### Problem description
Give all of the lines again exactly as they read.
⁂
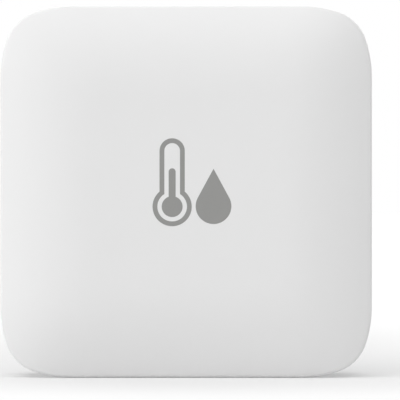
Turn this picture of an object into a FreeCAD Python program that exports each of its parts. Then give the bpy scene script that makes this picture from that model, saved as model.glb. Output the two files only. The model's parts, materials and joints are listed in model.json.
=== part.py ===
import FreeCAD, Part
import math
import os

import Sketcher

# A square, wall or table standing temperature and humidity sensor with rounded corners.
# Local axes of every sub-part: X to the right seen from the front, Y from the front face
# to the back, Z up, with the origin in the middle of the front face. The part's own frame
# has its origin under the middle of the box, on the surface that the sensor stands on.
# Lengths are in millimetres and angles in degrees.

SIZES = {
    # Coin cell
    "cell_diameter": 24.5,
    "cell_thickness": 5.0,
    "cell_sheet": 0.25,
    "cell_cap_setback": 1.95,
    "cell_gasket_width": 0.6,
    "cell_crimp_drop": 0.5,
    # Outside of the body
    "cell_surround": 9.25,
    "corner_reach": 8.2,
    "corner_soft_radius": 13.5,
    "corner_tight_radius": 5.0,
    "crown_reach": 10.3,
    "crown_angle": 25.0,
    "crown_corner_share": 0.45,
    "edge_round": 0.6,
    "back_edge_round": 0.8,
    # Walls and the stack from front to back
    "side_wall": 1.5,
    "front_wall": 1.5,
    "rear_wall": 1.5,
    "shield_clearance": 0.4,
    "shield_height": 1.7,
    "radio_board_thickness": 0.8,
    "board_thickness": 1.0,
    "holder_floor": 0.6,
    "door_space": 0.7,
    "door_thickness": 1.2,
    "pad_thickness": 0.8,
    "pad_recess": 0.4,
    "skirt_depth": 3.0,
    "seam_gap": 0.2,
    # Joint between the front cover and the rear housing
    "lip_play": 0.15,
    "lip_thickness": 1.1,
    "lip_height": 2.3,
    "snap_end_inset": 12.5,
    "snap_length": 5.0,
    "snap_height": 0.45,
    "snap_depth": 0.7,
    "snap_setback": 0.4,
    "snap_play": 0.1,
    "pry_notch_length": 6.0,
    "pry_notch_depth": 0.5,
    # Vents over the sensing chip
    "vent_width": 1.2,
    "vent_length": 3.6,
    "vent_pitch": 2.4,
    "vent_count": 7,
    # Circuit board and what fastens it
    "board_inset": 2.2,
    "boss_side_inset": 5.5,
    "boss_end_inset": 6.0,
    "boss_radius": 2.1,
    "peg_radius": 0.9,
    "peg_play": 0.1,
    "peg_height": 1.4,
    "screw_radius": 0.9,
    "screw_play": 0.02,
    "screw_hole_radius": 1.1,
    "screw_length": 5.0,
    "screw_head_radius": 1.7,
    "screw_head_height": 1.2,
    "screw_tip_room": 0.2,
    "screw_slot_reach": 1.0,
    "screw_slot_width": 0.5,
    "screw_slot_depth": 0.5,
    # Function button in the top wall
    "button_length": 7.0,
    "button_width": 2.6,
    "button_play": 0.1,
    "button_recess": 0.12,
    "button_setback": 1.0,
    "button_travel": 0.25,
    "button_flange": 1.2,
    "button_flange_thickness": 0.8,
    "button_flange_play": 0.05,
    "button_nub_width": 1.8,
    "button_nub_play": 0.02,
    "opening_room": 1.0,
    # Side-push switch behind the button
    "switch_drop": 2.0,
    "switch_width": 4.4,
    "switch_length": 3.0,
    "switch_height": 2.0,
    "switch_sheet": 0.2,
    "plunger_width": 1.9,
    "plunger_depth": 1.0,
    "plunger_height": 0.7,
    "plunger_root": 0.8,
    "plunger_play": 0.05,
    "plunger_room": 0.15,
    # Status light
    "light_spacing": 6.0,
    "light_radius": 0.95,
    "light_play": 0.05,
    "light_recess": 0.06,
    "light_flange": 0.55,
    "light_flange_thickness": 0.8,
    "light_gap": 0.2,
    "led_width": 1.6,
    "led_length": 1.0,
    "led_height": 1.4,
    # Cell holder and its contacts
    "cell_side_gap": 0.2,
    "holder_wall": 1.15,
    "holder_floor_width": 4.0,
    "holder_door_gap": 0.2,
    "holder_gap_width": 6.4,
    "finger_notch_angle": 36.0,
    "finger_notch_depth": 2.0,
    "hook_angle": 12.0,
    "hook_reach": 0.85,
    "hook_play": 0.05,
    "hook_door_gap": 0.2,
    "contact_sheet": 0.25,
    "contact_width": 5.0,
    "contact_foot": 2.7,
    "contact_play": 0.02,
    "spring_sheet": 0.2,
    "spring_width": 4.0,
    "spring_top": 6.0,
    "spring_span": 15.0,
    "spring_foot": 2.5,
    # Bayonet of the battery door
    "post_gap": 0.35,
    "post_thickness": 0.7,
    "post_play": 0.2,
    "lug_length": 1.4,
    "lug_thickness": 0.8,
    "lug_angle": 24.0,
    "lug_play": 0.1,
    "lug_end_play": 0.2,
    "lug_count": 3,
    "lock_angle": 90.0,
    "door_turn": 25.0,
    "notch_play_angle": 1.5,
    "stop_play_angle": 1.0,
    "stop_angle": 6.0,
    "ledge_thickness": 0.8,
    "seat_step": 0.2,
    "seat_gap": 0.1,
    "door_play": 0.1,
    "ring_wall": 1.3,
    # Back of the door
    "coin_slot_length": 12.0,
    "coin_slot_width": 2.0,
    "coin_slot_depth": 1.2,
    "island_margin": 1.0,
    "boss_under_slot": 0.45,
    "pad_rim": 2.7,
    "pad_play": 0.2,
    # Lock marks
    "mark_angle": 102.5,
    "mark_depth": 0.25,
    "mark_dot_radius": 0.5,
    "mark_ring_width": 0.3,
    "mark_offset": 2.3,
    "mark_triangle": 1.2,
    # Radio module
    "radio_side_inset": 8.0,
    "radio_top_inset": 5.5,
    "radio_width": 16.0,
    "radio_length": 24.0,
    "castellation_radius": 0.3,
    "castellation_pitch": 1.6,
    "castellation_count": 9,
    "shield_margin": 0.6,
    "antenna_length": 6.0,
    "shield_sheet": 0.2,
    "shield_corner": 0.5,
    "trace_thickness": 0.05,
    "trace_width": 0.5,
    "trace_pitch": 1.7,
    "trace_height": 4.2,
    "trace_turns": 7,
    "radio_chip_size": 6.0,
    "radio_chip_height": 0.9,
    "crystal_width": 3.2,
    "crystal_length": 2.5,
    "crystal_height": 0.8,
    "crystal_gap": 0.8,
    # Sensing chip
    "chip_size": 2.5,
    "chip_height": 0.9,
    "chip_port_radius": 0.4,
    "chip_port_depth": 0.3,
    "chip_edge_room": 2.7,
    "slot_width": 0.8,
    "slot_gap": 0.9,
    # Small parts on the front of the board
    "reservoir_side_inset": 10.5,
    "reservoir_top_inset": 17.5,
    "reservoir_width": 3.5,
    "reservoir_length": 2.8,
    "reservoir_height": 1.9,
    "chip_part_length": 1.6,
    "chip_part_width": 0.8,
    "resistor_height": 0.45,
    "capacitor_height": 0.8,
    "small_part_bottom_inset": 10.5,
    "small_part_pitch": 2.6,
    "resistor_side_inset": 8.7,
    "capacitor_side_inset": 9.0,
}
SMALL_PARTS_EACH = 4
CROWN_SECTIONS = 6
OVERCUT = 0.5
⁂
### Response below
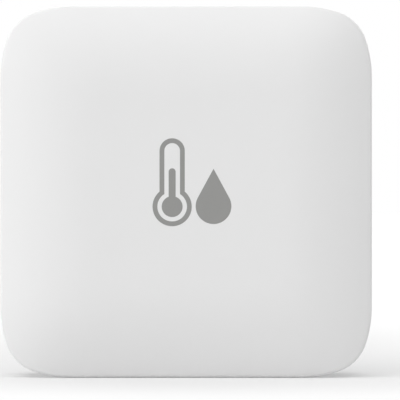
Turn this picture of an object into a FreeCAD Python program that exports each of its parts. Then give the bpy scene script that makes this picture from that model, saved as model.glb. Output the two files only. The model's parts, materials and joints are listed in model.json.
=== part.py ===
import FreeCAD, Part
import math
import os

import Sketcher

# A square, wall or table standing temperature and humidity sensor with rounded corners.
# Local axes of every sub-part: X to the right seen from the front, Y from the front face
# to the back, Z up, with the origin in the middle of the front face. The part's own frame
# has its origin under the middle of the box, on the surface that the sensor stands on.
# Lengths are in millimetres and angles in degrees.

SIZES = {
    # Coin cell
    "cell_diameter": 24.5,
    "cell_thickness": 5.0,
    "cell_sheet": 0.25,
    "cell_cap_setback": 1.95,
    "cell_gasket_width": 0.6,
    "cell_crimp_drop": 0.5,
    # Outside of the body
    "cell_surround": 9.25,
    "corner_reach": 8.2,
    "corner_soft_radius": 13.5,
    "corner_tight_radius": 5.0,
    "crown_reach": 10.3,
    "crown_angle": 25.0,
    "crown_corner_share": 0.45,
    "edge_round": 0.6,
    "back_edge_round": 0.8,
    # Walls and the stack from front to back
    "side_wall": 1.5,
    "front_wall": 1.5,
    "rear_wall": 1.5,
    "shield_clearance": 0.4,
    "shield_height": 1.7,
    "radio_board_thickness": 0.8,
    "board_thickness": 1.0,
    "holder_floor": 0.6,
    "door_space": 0.7,
    "door_thickness": 1.2,
    "pad_thickness": 0.8,
    "pad_recess": 0.4,
    "skirt_depth": 3.0,
    "seam_gap": 0.2,
    # Joint between the front cover and the rear housing
    "lip_play": 0.15,
    "lip_thickness": 1.1,
    "lip_height": 2.3,
    "snap_end_inset": 12.5,
    "snap_length": 5.0,
    "snap_height": 0.45,
    "snap_depth": 0.7,
    "snap_setback": 0.4,
    "snap_play": 0.1,
    "pry_notch_length": 6.0,
    "pry_notch_depth": 0.5,
    # Vents over the sensing chip
    "vent_width": 1.2,
    "vent_length": 3.6,
    "vent_pitch": 2.4,
    "vent_count": 7,
    # Circuit board and what fastens it
    "board_inset": 2.2,
    "boss_side_inset": 5.5,
    "boss_end_inset": 6.0,
    "boss_radius": 2.1,
    "peg_radius": 0.9,
    "peg_play": 0.1,
    "peg_height": 1.4,
    "screw_radius": 0.9,
    "screw_play": 0.02,
    "screw_hole_radius": 1.1,
    "screw_length": 5.0,
    "screw_head_radius": 1.7,
    "screw_head_height": 1.2,
    "screw_tip_room": 0.2,
    "screw_slot_reach": 1.0,
    "screw_slot_width": 0.5,
    "screw_slot_depth": 0.5,
    # Function button in the top wall
    "button_length": 7.0,
    "button_width": 2.6,
    "button_play": 0.1,
    "button_recess": 0.12,
    "button_setback": 1.0,
    "button_travel": 0.25,
    "button_flange": 1.2,
    "button_flange_thickness": 0.8,
    "button_flange_play": 0.05,
    "button_nub_width": 1.8,
    "button_nub_play": 0.02,
    "opening_room": 1.0,
    # Side-push switch behind the button
    "switch_drop": 2.0,
    "switch_width": 4.4,
    "switch_length": 3.0,
    "switch_height": 2.0,
    "switch_sheet": 0.2,
    "plunger_width": 1.9,
    "plunger_depth": 1.0,
    "plunger_height": 0.7,
    "plunger_root": 0.8,
    "plunger_play": 0.05,
    "plunger_room": 0.15,
    # Status light
    "light_spacing": 6.0,
    "light_radius": 0.95,
    "light_play": 0.05,
    "light_recess": 0.06,
    "light_flange": 0.55,
    "light_flange_thickness": 0.8,
    "light_gap": 0.2,
    "led_width": 1.6,
    "led_length": 1.0,
    "led_height": 1.4,
    # Cell holder and its contacts
    "cell_side_gap": 0.2,
    "holder_wall": 1.15,
    "holder_floor_width": 4.0,
    "holder_door_gap": 0.2,
    "holder_gap_width": 6.4,
    "finger_notch_angle": 36.0,
    "finger_notch_depth": 2.0,
    "hook_angle": 12.0,
    "hook_reach": 0.85,
    "hook_play": 0.05,
    "hook_door_gap": 0.2,
    "contact_sheet": 0.25,
    "contact_width": 5.0,
    "contact_foot": 2.7,
    "contact_play": 0.02,
    "spring_sheet": 0.2,
    "spring_width": 4.0,
    "spring_top": 6.0,
    "spring_span": 15.0,
    "spring_foot": 2.5,
    # Bayonet of the battery door
    "post_gap": 0.35,
    "post_thickness": 0.7,
    "post_play": 0.2,
    "lug_length": 1.4,
    "lug_thickness": 0.8,
    "lug_angle": 24.0,
    "lug_play": 0.1,
    "lug_end_play": 0.2,
    "lug_count": 3,
    "lock_angle": 90.0,
    "door_turn": 25.0,
    "notch_play_angle": 1.5,
    "stop_play_angle": 1.0,
    "stop_angle": 6.0,
    "ledge_thickness": 0.8,
    "seat_step": 0.2,
    "seat_gap": 0.1,
    "door_play": 0.1,
    "ring_wall": 1.3,
    # Back of the door
    "coin_slot_length": 12.0,
    "coin_slot_width": 2.0,
    "coin_slot_depth": 1.2,
    "island_margin": 1.0,
    "boss_under_slot": 0.45,
    "pad_rim": 2.7,
    "pad_play": 0.2,
    # Lock marks
    "mark_angle": 102.5,
    "mark_depth": 0.25,
    "mark_dot_radius": 0.5,
    "mark_ring_width": 0.3,
    "mark_offset": 2.3,
    "mark_triangle": 1.2,
    # Radio module
    "radio_side_inset": 8.0,
    "radio_top_inset": 5.5,
    "radio_width": 16.0,
    "radio_length": 24.0,
    "castellation_radius": 0.3,
    "castellation_pitch": 1.6,
    "castellation_count": 9,
    "shield_margin": 0.6,
    "antenna_length": 6.0,
    "shield_sheet": 0.2,
    "shield_corner": 0.5,
    "trace_thickness": 0.05,
    "trace_width": 0.5,
    "trace_pitch": 1.7,
    "trace_height": 4.2,
    "trace_turns": 7,
    "radio_chip_size": 6.0,
    "radio_chip_height": 0.9,
    "crystal_width": 3.2,
    "crystal_length": 2.5,
    "crystal_height": 0.8,
    "crystal_gap": 0.8,
    # Sensing chip
    "chip_size": 2.5,
    "chip_height": 0.9,
    "chip_port_radius": 0.4,
    "chip_port_depth": 0.3,
    "chip_edge_room": 2.7,
    "slot_width": 0.8,
    "slot_gap": 0.9,
    # Small parts on the front of the board
    "reservoir_side_inset": 10.5,
    "reservoir_top_inset": 17.5,
    "reservoir_width": 3.5,
    "reservoir_length": 2.8,
    "reservoir_height": 1.9,
    "chip_part_length": 1.6,
    "chip_part_width": 0.8,
    "resistor_height": 0.45,
    "capacitor_height": 0.8,
    "small_part_bottom_inset": 10.5,
    "small_part_pitch": 2.6,
    "resistor_side_inset": 8.7,
    "capacitor_side_inset": 9.0,
}
SMALL_PARTS_EACH = 4
CROWN_SECTIONS = 6
OVERCUT = 0.5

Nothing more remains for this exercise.